*Stated task*
Word for word, restate the lines from the start of the data below through the line containing "V = FreeCAD.Vector".

>> begin Data shown

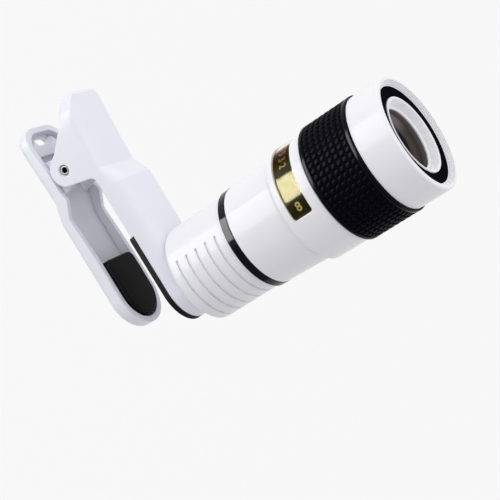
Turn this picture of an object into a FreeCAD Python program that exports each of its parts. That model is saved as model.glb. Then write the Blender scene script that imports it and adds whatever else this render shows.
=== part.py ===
# Clip-on telephoto lens for a phone, in millimetres.
# The origin is where the optical axis crosses the face of the lens jaw's pad, which lies on the
# phone's back. +Z runs along the axis to the front lens, -X to the finger tabs, and Y along the hinge.
# The jaws stand open on a phone with its case.

import FreeCAD, Part
import math
import os

os.makedirs("parts", exist_ok=True)

V = FreeCAD.Vector

# Fits and clearances
RUNNING_FIT = 0.05        # radial gap of a shaft that turns or slides in its bore
SEAT_FIT = 0.03           # radial gap of a piece pushed or screwed into its seat
SIDE_GAP = 0.3            # gap between the two jaws' cheeks, and above the pad jaw's walls

# Clip, shared by both jaws
CLIP_WIDTH = 18.0
PIVOT_X = -40.5
PIVOT_Z = -5.9
PIN_RADIUS = 1.2
PIN_BORE = 0.7            # radius of the hollow ends of the rivet
PIN_BORE_DEPTH = 2.5
PIN_EDGE = 0.15           # rounding of the rivet's rims
PIN_SINK = 0.45           # how far the rivet ends lie below the cheeks
RIVET_POCKET = 0.3        # extra radius of the pocket round each rivet end
RIVET_POCKET_DEPTH = 0.7

# Lens jaw
ARM_TOP = 7.2             # seat of the lens above the pad's face
ARM_RIM = 0.8             # lower rim of the arm
PAD_THICKNESS = 1.6
HEAD_CENTRE = 0.5
HEAD_BACK = -16.5         # where the head's pad ends and the open arm begins
HEAD_SOLID = -12.5        # where the solid head round the lens thread begins
STEP_TOP_X = -30.2        # crease where the arm steps down to the finger tab
STEP_FOOT_X = -35.6
TAB_END = -57.3
TAB_FOOT_TOP = 4.2        # top of the tab at the foot of the step
TAB_END_TOP = 6.1
TAB_END_ROUND = 3.4       # rounding of the tab's upper edge at its end
CROWN = 4.5               # width of the rounded shoulder on each side
ARM_CROWN_DROP = 4.0
TAB_CROWN_DROP = 1.6
TAB_END_CROWN_DROP = 3.9
LENS_JAW_WALL = 1.8
LENS_JAW_ROOF = 1.8
CHEEK_RADIUS = 4.2        # round foot of each cheek about the pin
CHEEK_FRONT_LEAN = 14.0   # degrees by which the cheek widens upwards to the front
CHEEK_BACK_LEAN = 30.0
CHEEK_BACK_REACH = 10.6   # from the pin to where the cheek meets the tab's rim
CHEEK_BACK_RISE = 6.4
RIB_THICKNESS = 1.2
RIB_COUNT = 3
RIB_DEPTH = 2.4
LENS_THREAD_RADIUS = 7.5
PAD_HOLE_RADIUS = 6.5

# Pad jaw
PAD_JAW_END = 4.0         # front end of the pad jaw
PAD_JAW_OUTER = -15.7     # outer face under the pad
PAD_JAW_RIM = -11.6       # rim beside the pad
PAD_JAW_BEND_X = -29.4    # front end of the S-bend
PAD_JAW_TAB_X = -35.0     # rear end of the S-bend
PAD_JAW_TAB_OUTER = -14.1
PAD_JAW_TAB_END_OUTER = -14.9
PAD_JAW_TAB_END = -55.6
PAD_JAW_TAB_CORNER = 5.6
PAD_JAW_TAB_FALL = 0.9    # how much lower the walls are at the tab's end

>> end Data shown

*Written response*
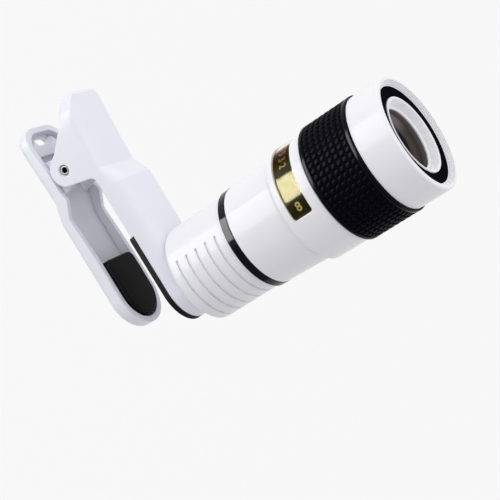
Turn this picture of an object into a FreeCAD Python program that exports each of its parts. That model is saved as model.glb. Then write the Blender scene script that imports it and adds whatever else this render shows.
=== part.py ===
# Clip-on telephoto lens for a phone, in millimetres.
# The origin is where the optical axis crosses the face of the lens jaw's pad, which lies on the
# phone's back. +Z runs along the axis to the front lens, -X to the finger tabs, and Y along the hinge.
# The jaws stand open on a phone with its case.

import FreeCAD, Part
import math
import os

os.makedirs("parts", exist_ok=True)

V = FreeCAD.Vector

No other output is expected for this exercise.